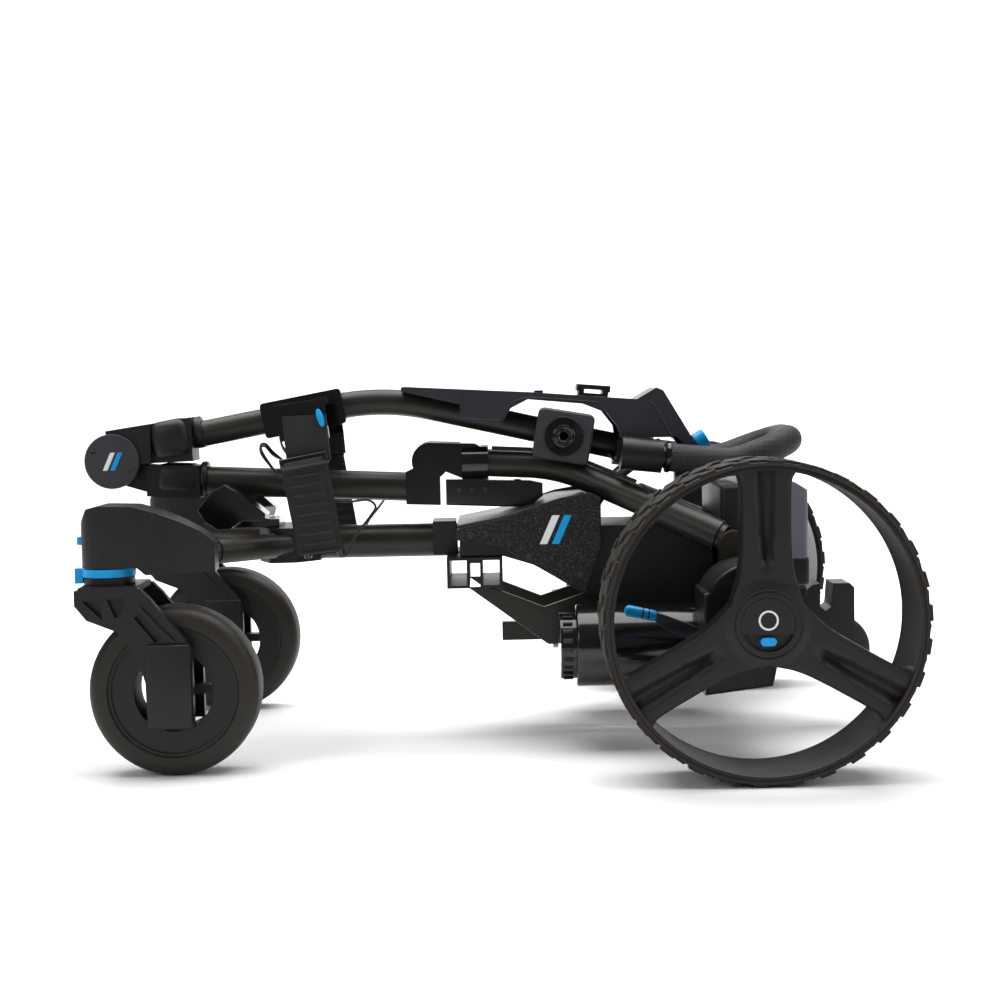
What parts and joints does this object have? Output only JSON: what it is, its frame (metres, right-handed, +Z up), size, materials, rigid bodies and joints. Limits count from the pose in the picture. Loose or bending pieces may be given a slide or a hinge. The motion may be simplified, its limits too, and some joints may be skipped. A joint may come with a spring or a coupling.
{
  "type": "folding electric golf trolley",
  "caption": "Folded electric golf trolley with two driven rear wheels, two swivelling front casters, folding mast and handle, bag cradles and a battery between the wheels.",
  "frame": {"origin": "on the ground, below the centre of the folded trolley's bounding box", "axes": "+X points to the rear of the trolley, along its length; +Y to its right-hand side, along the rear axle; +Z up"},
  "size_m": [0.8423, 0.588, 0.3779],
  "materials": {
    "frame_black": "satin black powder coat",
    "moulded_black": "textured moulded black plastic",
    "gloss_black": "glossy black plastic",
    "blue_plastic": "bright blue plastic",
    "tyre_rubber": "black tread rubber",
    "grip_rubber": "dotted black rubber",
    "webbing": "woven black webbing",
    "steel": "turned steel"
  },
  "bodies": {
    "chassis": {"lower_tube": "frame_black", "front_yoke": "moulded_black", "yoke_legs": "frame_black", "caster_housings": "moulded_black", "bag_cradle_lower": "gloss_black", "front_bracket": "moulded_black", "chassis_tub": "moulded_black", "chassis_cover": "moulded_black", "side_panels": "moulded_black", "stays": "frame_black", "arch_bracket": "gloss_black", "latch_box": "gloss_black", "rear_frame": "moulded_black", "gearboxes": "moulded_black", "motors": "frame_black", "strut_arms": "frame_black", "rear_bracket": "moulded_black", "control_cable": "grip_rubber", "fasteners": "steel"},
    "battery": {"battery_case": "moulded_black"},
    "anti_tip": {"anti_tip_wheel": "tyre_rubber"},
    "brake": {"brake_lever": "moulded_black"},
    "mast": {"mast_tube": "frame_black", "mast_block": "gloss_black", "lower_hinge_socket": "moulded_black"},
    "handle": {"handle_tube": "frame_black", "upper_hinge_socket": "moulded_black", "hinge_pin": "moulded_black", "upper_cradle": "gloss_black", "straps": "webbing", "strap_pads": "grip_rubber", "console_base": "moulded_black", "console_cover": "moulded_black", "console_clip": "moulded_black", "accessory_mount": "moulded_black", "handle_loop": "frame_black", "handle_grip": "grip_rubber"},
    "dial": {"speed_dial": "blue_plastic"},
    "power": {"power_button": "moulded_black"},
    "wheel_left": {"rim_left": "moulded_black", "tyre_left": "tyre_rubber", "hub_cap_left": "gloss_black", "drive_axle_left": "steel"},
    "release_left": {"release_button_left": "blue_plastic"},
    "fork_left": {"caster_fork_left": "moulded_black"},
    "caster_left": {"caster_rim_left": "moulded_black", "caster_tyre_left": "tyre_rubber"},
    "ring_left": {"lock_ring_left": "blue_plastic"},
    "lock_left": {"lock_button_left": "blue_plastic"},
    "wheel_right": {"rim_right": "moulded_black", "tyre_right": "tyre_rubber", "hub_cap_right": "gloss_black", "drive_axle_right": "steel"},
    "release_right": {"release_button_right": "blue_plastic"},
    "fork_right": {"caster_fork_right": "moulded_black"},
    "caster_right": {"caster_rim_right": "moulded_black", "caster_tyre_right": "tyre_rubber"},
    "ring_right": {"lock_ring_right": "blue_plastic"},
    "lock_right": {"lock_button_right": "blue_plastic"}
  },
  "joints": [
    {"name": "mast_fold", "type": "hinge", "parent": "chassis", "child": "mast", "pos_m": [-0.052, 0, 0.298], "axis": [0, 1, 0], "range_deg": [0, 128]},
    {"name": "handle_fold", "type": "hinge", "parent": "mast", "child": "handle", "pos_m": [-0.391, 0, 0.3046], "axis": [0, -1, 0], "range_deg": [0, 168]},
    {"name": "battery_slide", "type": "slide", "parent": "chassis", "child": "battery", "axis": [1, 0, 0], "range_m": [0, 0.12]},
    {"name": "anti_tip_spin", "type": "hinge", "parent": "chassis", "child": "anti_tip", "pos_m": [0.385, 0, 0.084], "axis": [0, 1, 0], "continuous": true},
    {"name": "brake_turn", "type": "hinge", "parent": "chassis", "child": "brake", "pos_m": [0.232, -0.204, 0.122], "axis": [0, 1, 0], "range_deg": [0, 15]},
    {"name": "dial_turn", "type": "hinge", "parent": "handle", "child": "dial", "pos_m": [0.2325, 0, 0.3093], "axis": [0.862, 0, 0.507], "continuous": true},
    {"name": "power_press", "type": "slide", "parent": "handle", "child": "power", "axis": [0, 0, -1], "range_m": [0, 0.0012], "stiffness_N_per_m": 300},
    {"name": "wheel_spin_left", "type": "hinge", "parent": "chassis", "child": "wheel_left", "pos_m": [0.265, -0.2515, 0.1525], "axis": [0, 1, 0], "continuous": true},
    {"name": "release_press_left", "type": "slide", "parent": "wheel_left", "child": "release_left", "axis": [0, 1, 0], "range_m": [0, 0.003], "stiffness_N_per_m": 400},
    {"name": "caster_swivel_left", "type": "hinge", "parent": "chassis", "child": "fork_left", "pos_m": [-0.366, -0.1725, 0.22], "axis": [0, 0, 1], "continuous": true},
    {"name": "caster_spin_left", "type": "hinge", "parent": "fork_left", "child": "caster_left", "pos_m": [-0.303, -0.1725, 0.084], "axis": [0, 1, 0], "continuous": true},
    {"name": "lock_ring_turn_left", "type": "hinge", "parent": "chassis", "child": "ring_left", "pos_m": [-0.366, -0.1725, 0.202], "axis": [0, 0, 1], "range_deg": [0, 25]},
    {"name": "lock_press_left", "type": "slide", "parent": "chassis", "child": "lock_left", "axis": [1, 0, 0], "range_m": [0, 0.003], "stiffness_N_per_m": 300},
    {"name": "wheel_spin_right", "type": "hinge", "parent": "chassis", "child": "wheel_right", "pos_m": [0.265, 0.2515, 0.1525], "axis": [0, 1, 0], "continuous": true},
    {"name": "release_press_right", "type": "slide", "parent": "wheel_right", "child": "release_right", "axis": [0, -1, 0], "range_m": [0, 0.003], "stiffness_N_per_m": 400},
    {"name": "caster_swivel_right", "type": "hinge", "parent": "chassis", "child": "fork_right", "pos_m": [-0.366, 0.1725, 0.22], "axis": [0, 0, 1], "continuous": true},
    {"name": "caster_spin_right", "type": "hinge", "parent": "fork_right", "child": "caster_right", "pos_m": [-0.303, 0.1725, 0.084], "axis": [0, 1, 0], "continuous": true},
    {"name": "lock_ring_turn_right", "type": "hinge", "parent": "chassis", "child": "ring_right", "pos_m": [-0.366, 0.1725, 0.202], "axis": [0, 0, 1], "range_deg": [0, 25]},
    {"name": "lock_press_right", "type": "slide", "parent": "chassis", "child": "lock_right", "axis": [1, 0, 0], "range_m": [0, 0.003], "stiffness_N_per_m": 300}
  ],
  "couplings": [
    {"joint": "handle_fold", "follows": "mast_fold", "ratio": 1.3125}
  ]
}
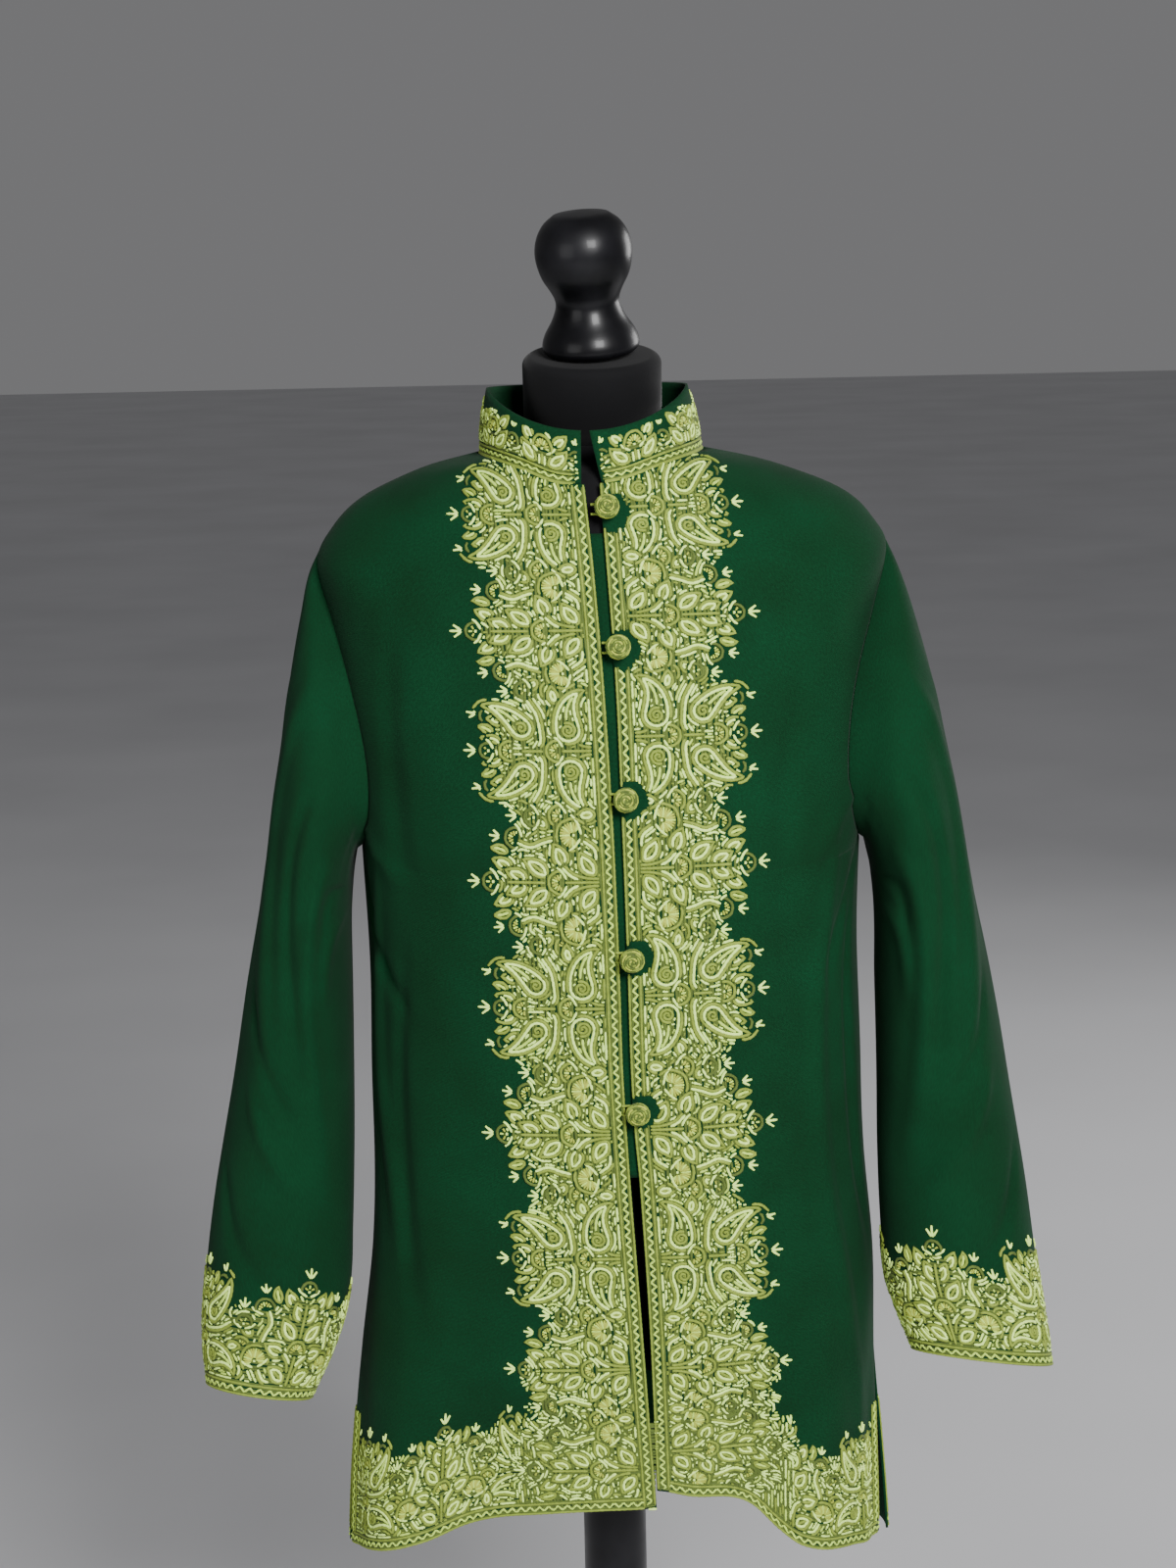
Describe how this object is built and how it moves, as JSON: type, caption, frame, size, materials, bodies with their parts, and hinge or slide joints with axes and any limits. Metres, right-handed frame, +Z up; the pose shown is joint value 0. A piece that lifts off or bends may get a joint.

· · · ·

**Goal**
Print the entries exactly. Include every one.

**Exercise response**
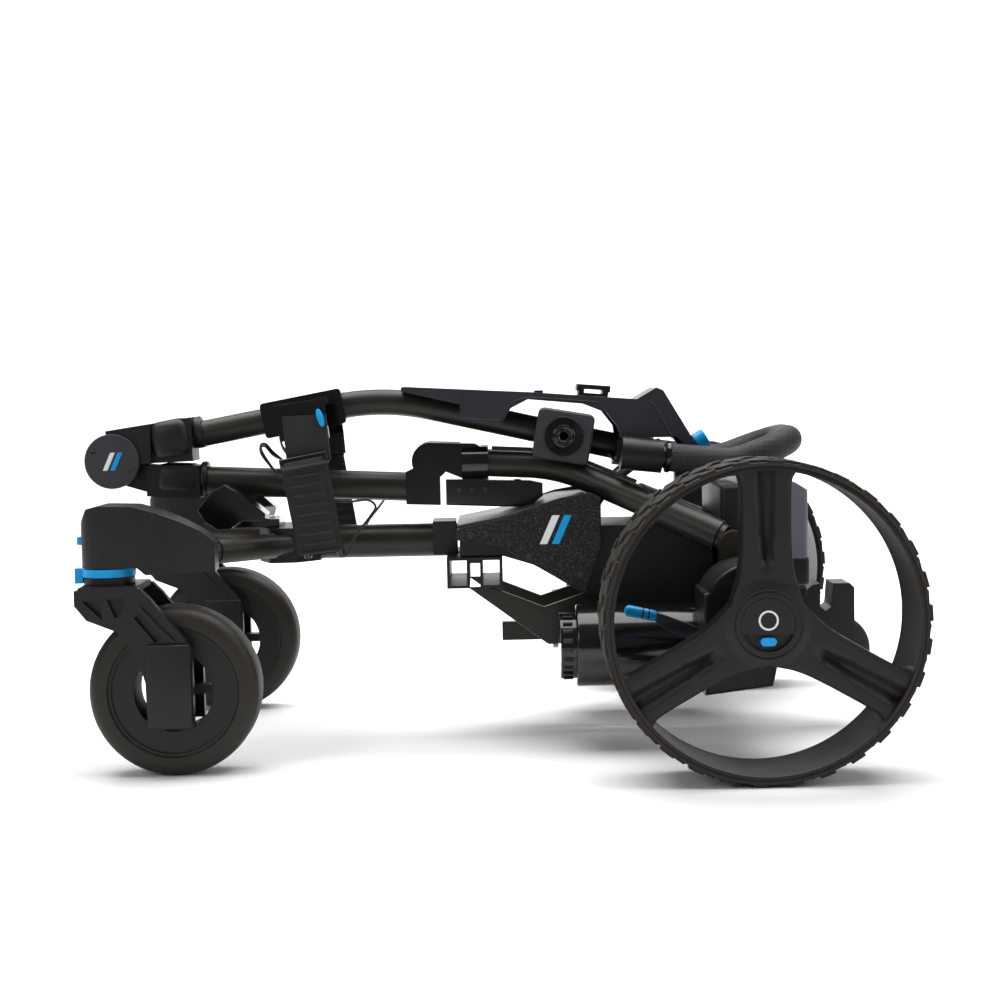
What parts and joints does this object have? Output only JSON: what it is, its frame (metres, right-handed, +Z up), size, materials, rigid bodies and joints. Limits count from the pose in the picture. Loose or bending pieces may be given a slide or a hinge. The motion may be simplified, its limits too, and some joints may be skipped. A joint may come with a spring or a coupling.
{
  "type": "folding electric golf trolley",
  "caption": "Folded electric golf trolley with two driven rear wheels, two swivelling front casters, folding mast and handle, bag cradles and a battery between the wheels.",
  "frame": {"origin": "on the ground, below the centre of the folded trolley's bounding box", "axes": "+X points to the rear of the trolley, along its length; +Y to its right-hand side, along the rear axle; +Z up"},
  "size_m": [0.8423, 0.588, 0.3779],
  "materials": {
    "frame_black": "satin black powder coat",
    "moulded_black": "textured moulded black plastic",
    "gloss_black": "glossy black plastic",
    "blue_plastic": "bright blue plastic",
    "tyre_rubber": "black tread rubber",
    "grip_rubber": "dotted black rubber",
    "webbing": "woven black webbing",
    "steel": "turned steel"
  },
  "bodies": {
    "chassis": {"lower_tube": "frame_black", "front_yoke": "moulded_black", "yoke_legs": "frame_black", "caster_housings": "moulded_black", "bag_cradle_lower": "gloss_black", "front_bracket": "moulded_black", "chassis_tub": "moulded_black", "chassis_cover": "moulded_black", "side_panels": "moulded_black", "stays": "frame_black", "arch_bracket": "gloss_black", "latch_box": "gloss_black", "rear_frame": "moulded_black", "gearboxes": "moulded_black", "motors": "frame_black", "strut_arms": "frame_black", "rear_bracket": "moulded_black", "control_cable": "grip_rubber", "fasteners": "steel"},
    "battery": {"battery_case": "moulded_black"},
    "anti_tip": {"anti_tip_wheel": "tyre_rubber"},
    "brake": {"brake_lever": "moulded_black"},
    "mast": {"mast_tube": "frame_black", "mast_block": "gloss_black", "lower_hinge_socket": "moulded_black"},
    "handle": {"handle_tube": "frame_black", "upper_hinge_socket": "moulded_black", "hinge_pin": "moulded_black", "upper_cradle": "gloss_black", "straps": "webbing", "strap_pads": "grip_rubber", "console_base": "moulded_black", "console_cover": "moulded_black", "console_clip": "moulded_black", "accessory_mount": "moulded_black", "handle_loop": "frame_black", "handle_grip": "grip_rubber"},
    "dial": {"speed_dial": "blue_plastic"},
    "power": {"power_button": "moulded_black"},
    "wheel_left": {"rim_left": "moulded_black", "tyre_left": "tyre_rubber", "hub_cap_left": "gloss_black", "drive_axle_left": "steel"},
    "release_left": {"release_button_left": "blue_plastic"},
    "fork_left": {"caster_fork_left": "moulded_black"},
    "caster_left": {"caster_rim_left": "moulded_black", "caster_tyre_left": "tyre_rubber"},
    "ring_left": {"lock_ring_left": "blue_plastic"},
    "lock_left": {"lock_button_left": "blue_plastic"},
    "wheel_right": {"rim_right": "moulded_black", "tyre_right": "tyre_rubber", "hub_cap_right": "gloss_black", "drive_axle_right": "steel"},
    "release_right": {"release_button_right": "blue_plastic"},
    "fork_right": {"caster_fork_right": "moulded_black"},
    "caster_right": {"caster_rim_right": "moulded_black", "caster_tyre_right": "tyre_rubber"},
    "ring_right": {"lock_ring_right": "blue_plastic"},
    "lock_right": {"lock_button_right": "blue_plastic"}
  },
  "joints": [
    {"name": "mast_fold", "type": "hinge", "parent": "chassis", "child": "mast", "pos_m": [-0.052, 0, 0.298], "axis": [0, 1, 0], "range_deg": [0, 128]},
    {"name": "handle_fold", "type": "hinge", "parent": "mast", "child": "handle", "pos_m": [-0.391, 0, 0.3046], "axis": [0, -1, 0], "range_deg": [0, 168]},
    {"name": "battery_slide", "type": "slide", "parent": "chassis", "child": "battery", "axis": [1, 0, 0], "range_m": [0, 0.12]},
    {"name": "anti_tip_spin", "type": "hinge", "parent": "chassis", "child": "anti_tip", "pos_m": [0.385, 0, 0.084], "axis": [0, 1, 0], "continuous": true},
    {"name": "brake_turn", "type": "hinge", "parent": "chassis", "child": "brake", "pos_m": [0.232, -0.204, 0.122], "axis": [0, 1, 0], "range_deg": [0, 15]},
    {"name": "dial_turn", "type": "hinge", "parent": "handle", "child": "dial", "pos_m": [0.2325, 0, 0.3093], "axis": [0.862, 0, 0.507], "continuous": true},
    {"name": "power_press", "type": "slide", "parent": "handle", "child": "power", "axis": [0, 0, -1], "range_m": [0, 0.0012], "stiffness_N_per_m": 300},
    {"name": "wheel_spin_left", "type": "hinge", "parent": "chassis", "child": "wheel_left", "pos_m": [0.265, -0.2515, 0.1525], "axis": [0, 1, 0], "continuous": true},
    {"name": "release_press_left", "type": "slide", "parent": "wheel_left", "child": "release_left", "axis": [0, 1, 0], "range_m": [0, 0.003], "stiffness_N_per_m": 400},
    {"name": "caster_swivel_left", "type": "hinge", "parent": "chassis", "child": "fork_left", "pos_m": [-0.366, -0.1725, 0.22], "axis": [0, 0, 1], "continuous": true},
    {"name": "caster_spin_left", "type": "hinge", "parent": "fork_left", "child": "caster_left", "pos_m": [-0.303, -0.1725, 0.084], "axis": [0, 1, 0], "continuous": true},
    {"name": "lock_ring_turn_left", "type": "hinge", "parent": "chassis", "child": "ring_left", "pos_m": [-0.366, -0.1725, 0.202], "axis": [0, 0, 1], "range_deg": [0, 25]},
    {"name": "lock_press_left", "type": "slide", "parent": "chassis", "child": "lock_left", "axis": [1, 0, 0], "range_m": [0, 0.003], "stiffness_N_per_m": 300},
    {"name": "wheel_spin_right", "type": "hinge", "parent": "chassis", "child": "wheel_right", "pos_m": [0.265, 0.2515, 0.1525], "axis": [0, 1, 0], "continuous": true},
    {"name": "release_press_right", "type": "slide", "parent": "wheel_right", "child": "release_right", "axis": [0, -1, 0], "range_m": [0, 0.003], "stiffness_N_per_m": 400},
    {"name": "caster_swivel_right", "type": "hinge", "parent": "chassis", "child": "fork_right", "pos_m": [-0.366, 0.1725, 0.22], "axis": [0, 0, 1], "continuous": true},
    {"name": "caster_spin_right", "type": "hinge", "parent": "fork_right", "child": "caster_right", "pos_m": [-0.303, 0.1725, 0.084], "axis": [0, 1, 0], "continuous": true},
    {"name": "lock_ring_turn_right", "type": "hinge", "parent": "chassis", "child": "ring_right", "pos_m": [-0.366, 0.1725, 0.202], "axis": [0, 0, 1], "range_deg": [0, 25]},
    {"name": "lock_press_right", "type": "slide", "parent": "chassis", "child": "lock_right", "axis": [1, 0, 0], "range_m": [0, 0.003], "stiffness_N_per_m": 300}
  ],
  "couplings": [
    {"joint": "handle_fold", "follows": "mast_fold", "ratio": 1.3125}
  ]
}
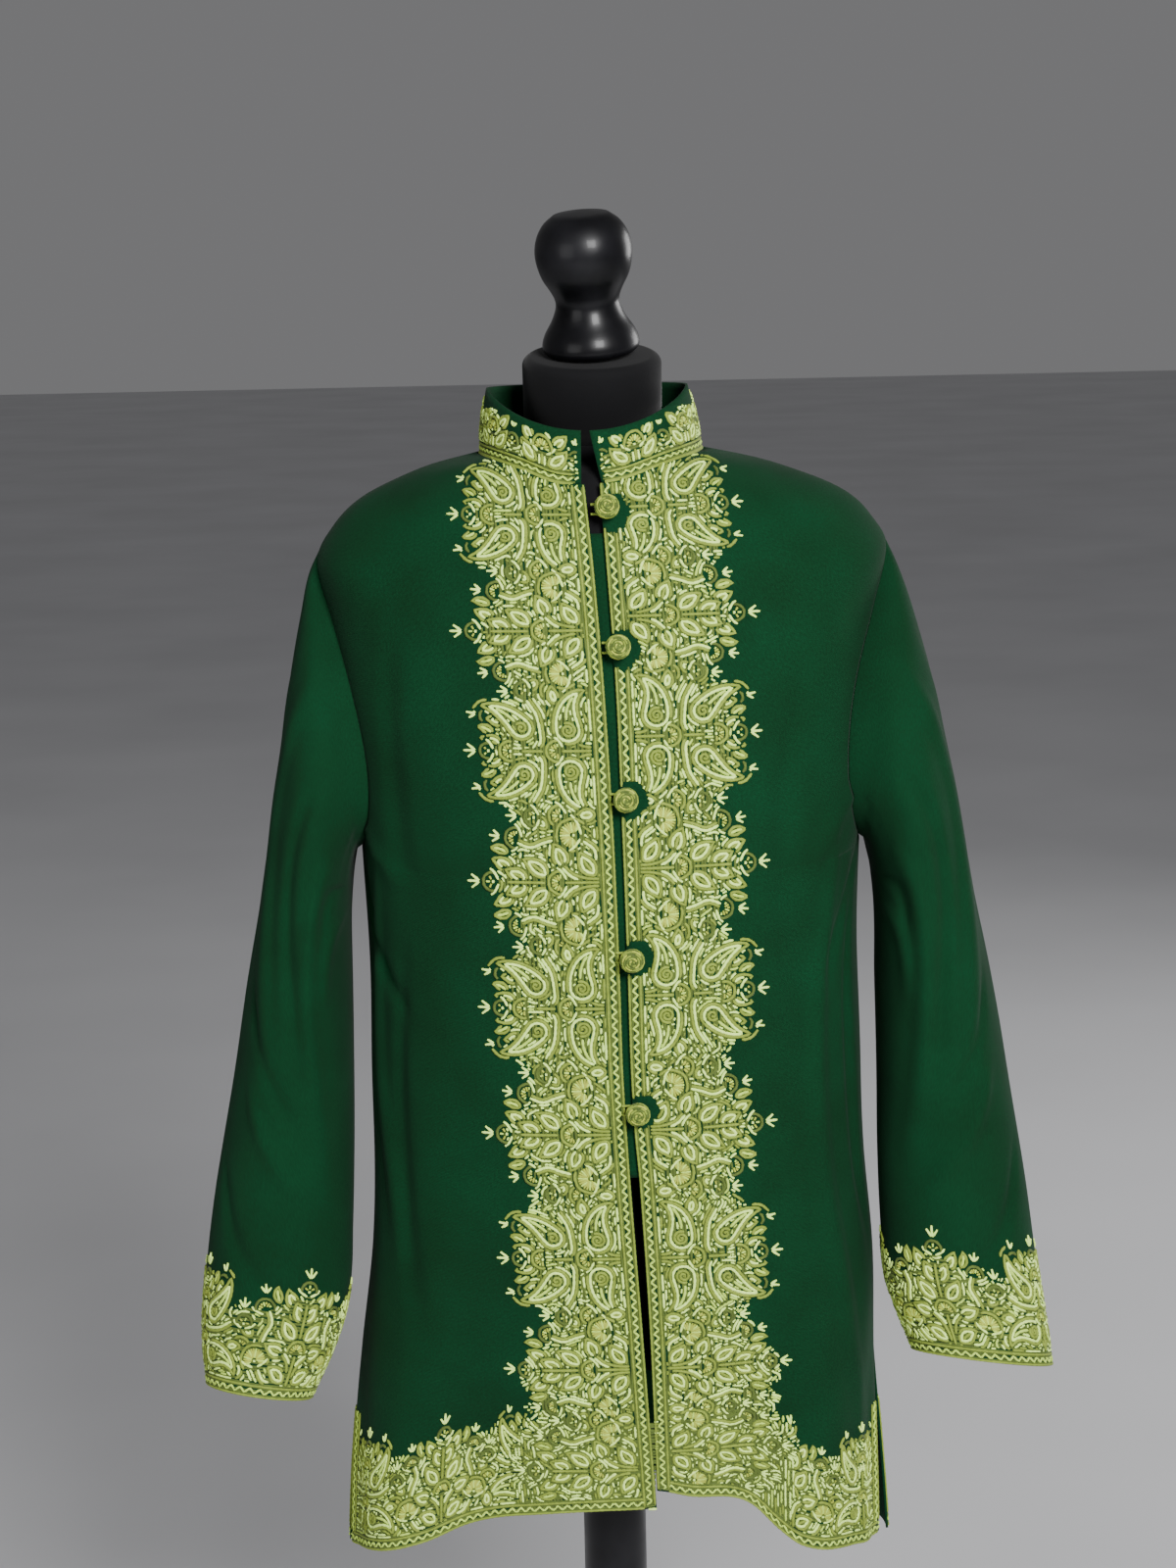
Describe how this object is built and how it moves, as JSON: type, caption, frame, size, materials, bodies with their parts, and hinge or slide joints with axes and any limits. Metres, right-handed frame, +Z up; the pose shown is joint value 0. A piece that lifts off or bends may get a joint.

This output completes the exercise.